Kimmie Gonzalez, Look Ahead America’s director of government affairs, said earlier this month that the organization has been coordinating the rally with D.C. police, Capitol Police and U.S. Park Police, answering questions about its permit request and who they expect to attend.

D.C. police will be “fully activated” on Friday and Saturday, meaning all officers must work those days, and Capitol Police have requested support from neighboring police departments in Arlington and Montgomery counties on the day of the rally, according to those departments. All available Capitol Police staff will also be working the day of the rally.

In an interview last week, Braynard emphasized that this protest will be peaceful and said any discussions around reinstalling fencing were “mostly theatrical.”

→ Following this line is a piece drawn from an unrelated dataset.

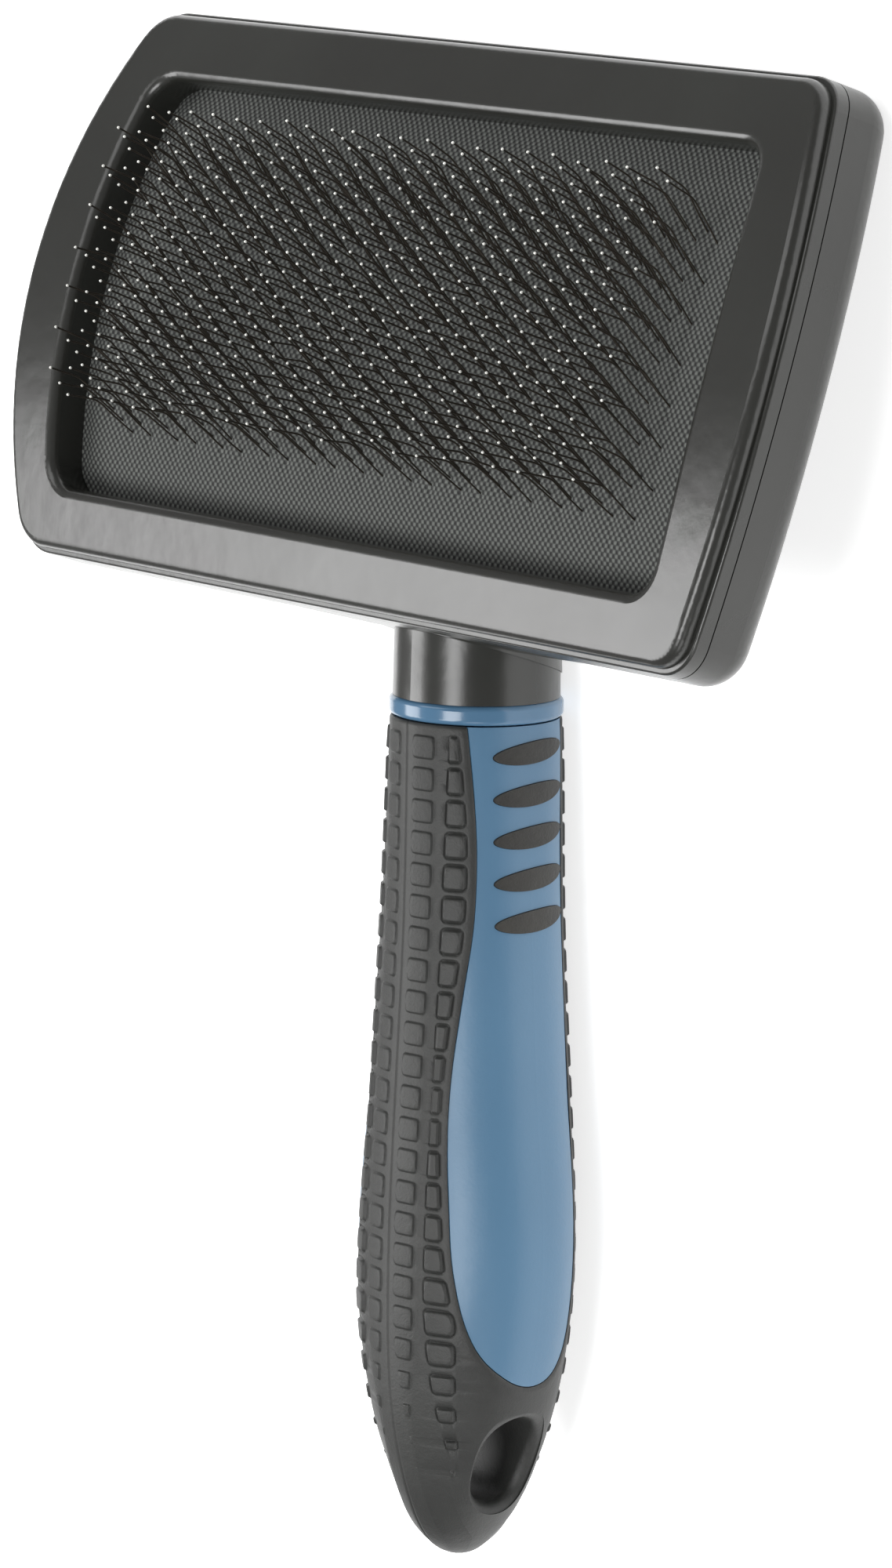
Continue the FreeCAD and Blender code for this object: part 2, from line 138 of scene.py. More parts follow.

“There’s been no threat or indication of any violence from anybody on our side, and we wouldn’t permit it,” Braynard said.

Randy Ireland, who introduced himself at a Portland, Ore., rally as president of a New York Proud Boys chapter called Hell’s Gate Bridge and co-founder of Citizens Against Political Persecution encouraged other Proud Boys to go to Washington on Saturday, according to videos posted last month on social media.

“We need you to show up, September the 18th in D.C. Especially the Proud Boys that are here, this is a message going out to you,” Ireland said in the video. Cara Castronuova, another co-founder of Citizens Against Political Persecution, is a co-host of the rally on Saturday.

However, the Proud Boys, a far-right group with a history of violence, has told its members on a prominent messaging platform not to attend the rally, citing concerns that they would be arrested. The group also threatened that any Proud Boys who do attend would be “banished from the fraternity.” This does not necessarily mean members of some factions will not attend.

Look Ahead America organizers have denied any relationship with groups such as the Proud Boys. Plans for a counter-rally at Freedom Plaza on Saturday have also begun to circulate online.